The only archive footage is Margot Fonteyn's 'Out of the Limelight, Home in the Rain' from her 1979 'Magic of the Dance' series, including archive film of Fonteyn and Nureyev in 'Marguerite and Armand' - the filmed version that Ashton approved of, Lockyer points out.

Dance Night is not exclusively ballet, of course. Ross MacGibbon hs filmed Siobhan Davies' 'The Art of Touch', while Rosemary Lee and Peter Anderson have produced 'Infanta', the companion piece to 'Boy', an earlier piece for the BBC's Dance for the Camera series.

'Clubbing Stories' looks at clubbing and how it is an essential part of many people's lives, while 'Nussin' is a "dance mystery", set on a snowy railway and directed by Clara van Gool, whose first dance film, DV8's 'Enter Achilles' won several awards.

The night wraps up with two films 'Strictly Ballroom' and 'A Chorus Line', and is interspersed with assorted celebrities talking about their first dance lesson, and some demonstrations of the waltz, quickstep, paso doble and rumba by ballroom dancers. For nostalgia buff, both Morecambe and Wise appear, as do Torvill and Dean - Bolero, which is being repeated "got the biggest audience for dance ever on British television, if not world television". Elsewhere, BRB's 'Nutcracker Sweeties' is being broadcast on Christmas Day and 'The Snowman' on Boxing Day.
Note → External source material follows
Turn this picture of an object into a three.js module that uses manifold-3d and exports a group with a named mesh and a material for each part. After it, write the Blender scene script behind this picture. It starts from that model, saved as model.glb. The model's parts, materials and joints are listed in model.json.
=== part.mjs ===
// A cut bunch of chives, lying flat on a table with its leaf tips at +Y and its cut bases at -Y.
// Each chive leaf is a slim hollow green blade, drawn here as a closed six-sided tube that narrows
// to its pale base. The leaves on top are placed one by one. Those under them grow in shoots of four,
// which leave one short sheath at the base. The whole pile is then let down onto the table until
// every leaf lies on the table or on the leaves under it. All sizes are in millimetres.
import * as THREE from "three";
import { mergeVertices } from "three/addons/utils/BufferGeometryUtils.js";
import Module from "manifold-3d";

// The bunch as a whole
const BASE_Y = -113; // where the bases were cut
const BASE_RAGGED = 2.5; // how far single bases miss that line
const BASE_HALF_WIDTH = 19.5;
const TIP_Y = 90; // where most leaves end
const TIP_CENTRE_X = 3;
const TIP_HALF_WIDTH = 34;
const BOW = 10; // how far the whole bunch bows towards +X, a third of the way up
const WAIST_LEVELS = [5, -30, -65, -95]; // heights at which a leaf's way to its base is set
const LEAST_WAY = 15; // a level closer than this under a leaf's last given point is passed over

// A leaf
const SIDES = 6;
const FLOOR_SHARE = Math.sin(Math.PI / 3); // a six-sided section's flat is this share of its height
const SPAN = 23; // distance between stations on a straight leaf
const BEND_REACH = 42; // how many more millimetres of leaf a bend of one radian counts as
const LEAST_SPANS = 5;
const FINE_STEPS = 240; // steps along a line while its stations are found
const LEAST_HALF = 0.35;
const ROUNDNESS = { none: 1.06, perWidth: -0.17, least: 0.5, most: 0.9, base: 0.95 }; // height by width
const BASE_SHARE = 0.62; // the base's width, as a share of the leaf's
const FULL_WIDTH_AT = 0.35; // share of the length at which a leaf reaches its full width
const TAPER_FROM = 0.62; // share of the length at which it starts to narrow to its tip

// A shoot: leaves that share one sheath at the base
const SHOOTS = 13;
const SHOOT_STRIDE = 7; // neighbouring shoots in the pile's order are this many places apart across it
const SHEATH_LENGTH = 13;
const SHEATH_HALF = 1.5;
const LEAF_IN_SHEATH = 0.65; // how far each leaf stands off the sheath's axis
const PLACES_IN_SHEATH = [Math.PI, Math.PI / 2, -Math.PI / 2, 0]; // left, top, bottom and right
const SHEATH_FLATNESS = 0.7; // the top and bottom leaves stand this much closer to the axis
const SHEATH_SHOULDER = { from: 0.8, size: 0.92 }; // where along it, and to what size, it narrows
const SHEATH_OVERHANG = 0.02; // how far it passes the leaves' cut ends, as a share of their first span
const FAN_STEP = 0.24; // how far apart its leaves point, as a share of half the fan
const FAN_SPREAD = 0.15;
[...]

He's non-committal on the legendary costs of filming dance: "It's difficult to say. With co-producers you don't actually pay for all the costs. It depends on what you're doing. If you're going to do a full-out Sleeping Beauty, it's going to cost a lot more than four people doing 'Steptext'." He hopes that new arrangements with the Royal Opera House will make it easier to film productions, and comments that filming classical ballet is really like filming "costume drama" but without the lavish budget enjoyed by that department. On a more positive note, "there certainly is a bigger audience for dance than for opera and a much bigger audience for contemporary dance than contemporary opera."

Under the circumstances, it's a bit strange to be asking Lockyer if there's anything he would actually schedule for his dream dance programming, but he has an answer. "Giselle." He's yet to find a production that he likes sufficiently to film, but he also harbours an ambition to film Peter Wright's 'Swan Lake' for BRB. The only delay is that it's not scheduled for a while, and the Hippodrome is closing down for refurbishment. "We haven't done a 'Swan Lake' for a very long time, unless you count the AMP 'Swan Lake' which is going to be repeated next summer." But 'Giselle' is on his wishlist.

"I would love to a television or film version of 'Giselle', but I'm not sure there's a 'Giselle' around for it. Just to pick your perfect cast would be wonderful. I would love to try and do some of the great classics, but I'm not sure if that would work. I think 'Giselle' would work because it's a very contained drama but the great 19th century spectacular classics are best served from the theatre as an outside broadcast. If you take that away and try to make them more televisual, I think they then collapse, like a souffle so to speak."

He enthuses about Kenneth MacMillan's cinematic style, which he feels is far more adapted to the screen. "The bits that everyone complains about are usually there for the principals to change their costume or literally get their breath back. I'd love to have worked with him on something." But he's more optimistic about the future. "Young choreographers are more interested in making for the screen and we - the BBC or Channel 4 have got to keep on going. Dance for the camera is very successful."